Key Decisions for Investors

  • Go long SPLV / short XRT on a 1-3 month horizon: lower-beta consumer names should be less exposed to culture-war backlash and local boycott risk, while discretionary retailers face asymmetrically higher headline risk. Target 3-5% relative outperformance if political noise escalates.
  • Avoid or underweight EDU, UTHR, and higher-multiple healthcare-adjacent names with direct exposure to policy-driven moral panic; use rallies to trim over the next 2-4 weeks. Risk/reward is poor because downside comes from litigation and reimbursement uncertainty, not just sentiment.

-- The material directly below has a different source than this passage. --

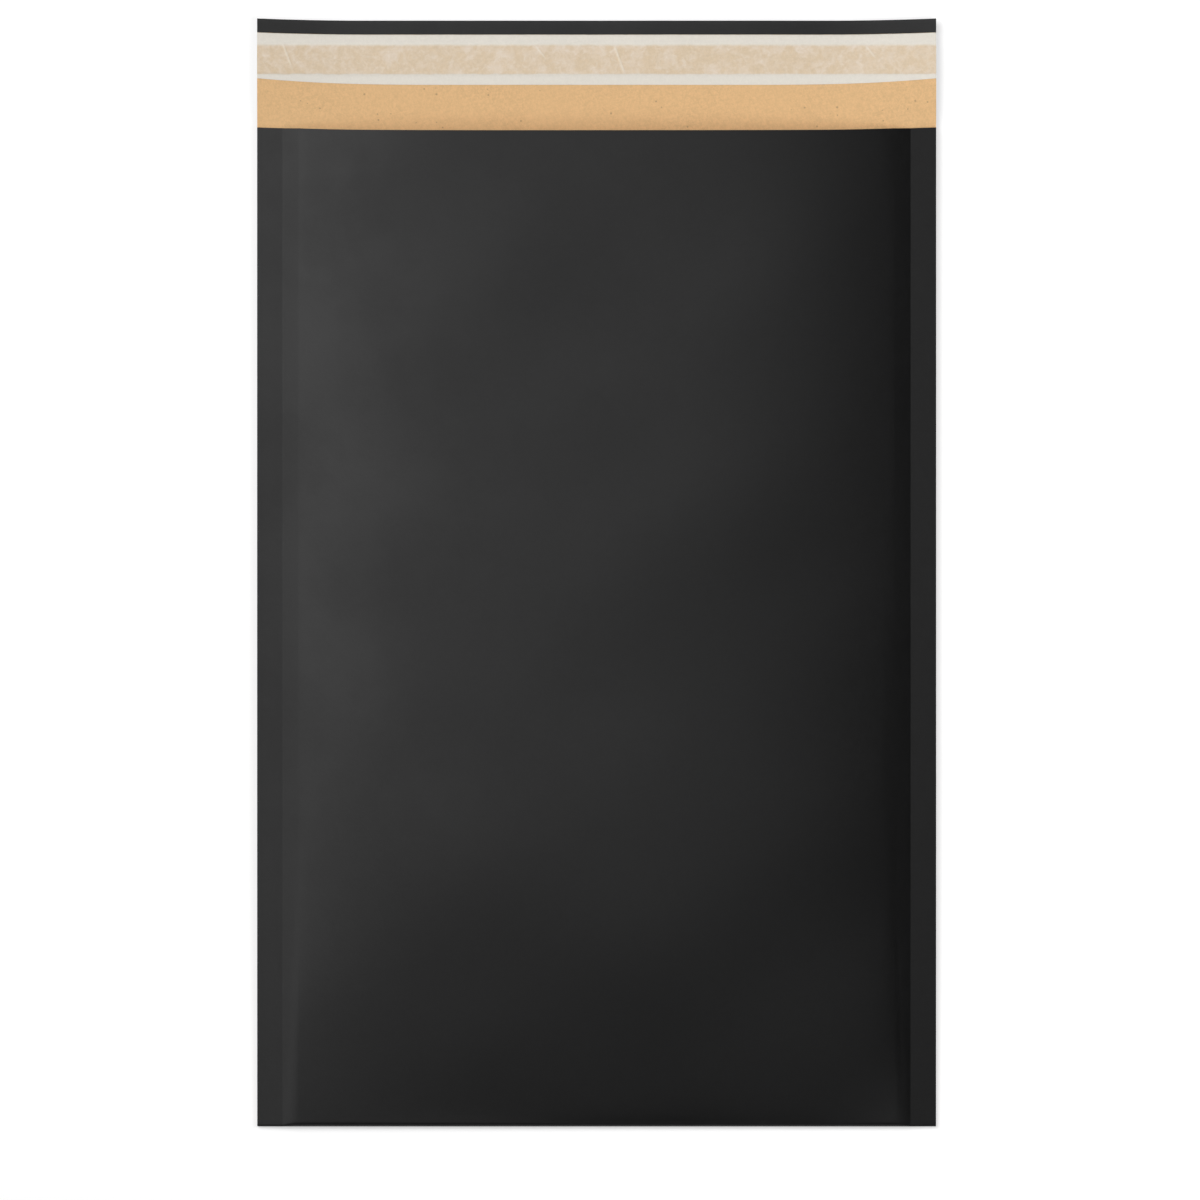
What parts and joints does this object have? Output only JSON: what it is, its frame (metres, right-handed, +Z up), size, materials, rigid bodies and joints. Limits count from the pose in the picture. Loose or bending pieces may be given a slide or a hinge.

  • Buy 3-6 month call spreads on RDDT or META only if you expect election-season polarization to lift engagement, but size small: upside from attention is real, yet regulatory backlash can cap multiples quickly. Prefer spreads over outright calls to limit vol crush.
  • Pair long CMCSA / short a basket of state-exposed regional media/education names if culture-war programming increases ad demand but local regulatory scrutiny rises. This captures the attention trade without taking direct policy risk.
  • For event-driven hedging, own cheap downside in consumer brand proxies into major court dates or state legislative sessions over the next 60-90 days; tail risk is reputational contagion, not fundamental demand destruction.